The follow-up result we found is that the isovector saturation parameters have more significant influences on the radii and tidal deformabilities of neutron stars than the isoscalar saturation parameters. When fitting the relationship between the saturation parameters and radii of 1.4 M⊙ as well as tidal deformabilities of 2M⊙, we found that both of them have a relatively good linear relationship with the saturation parameters. We further investigate the effect of saturation properties on f-mode frequencies, and refit the universal relationship between f-mode frequency and average density for $f(\mathrm{kHz})=(1.0687\pm 0.088)+(1.10882\pm 0.066)\sqrt{\tfrac{\bar{M}}{{\bar{R}}^{3}}}$ with the 90% credible intervals. We also show that the f-mode frequencies with 1.4 M⊙ are roughly located in the range from 1.95 kHz to 2.15 kHz. These results may be tested by the future highly sensitive GW detectors.
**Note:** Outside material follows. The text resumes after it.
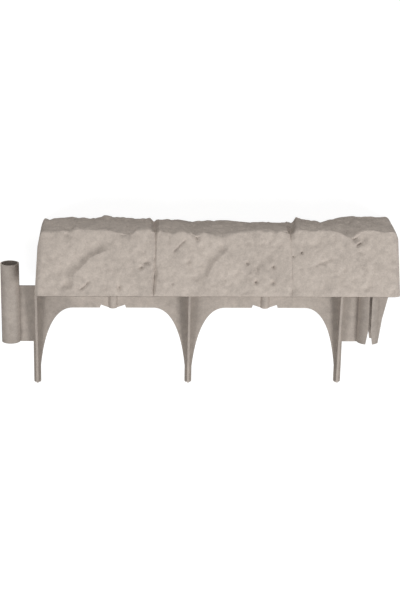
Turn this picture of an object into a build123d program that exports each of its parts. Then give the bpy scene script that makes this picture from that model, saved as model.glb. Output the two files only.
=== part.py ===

Moreover, together with the multi-messenger astronomy constraints, we used chiral effective theory (χEFT) to examine the behavior of these relativistic parameter sets at low densities, and further to reinforce the rationality of the conclusions we have reached.
In this paper, the EOS was discussed within the frame of a beta-equilibrium system, in which an NS is composed of baryonic matter and leptonic matter. Although the existence of hyperonic matter, condensation of (anti) kaons and pions, and quark matter in the interior of an NS are still to be further confirmed, a reasonable introduction of these assumptions undoubtedly further deepens our understanding on the internal composition of an NS. We will discuss these possibilities elsewhere.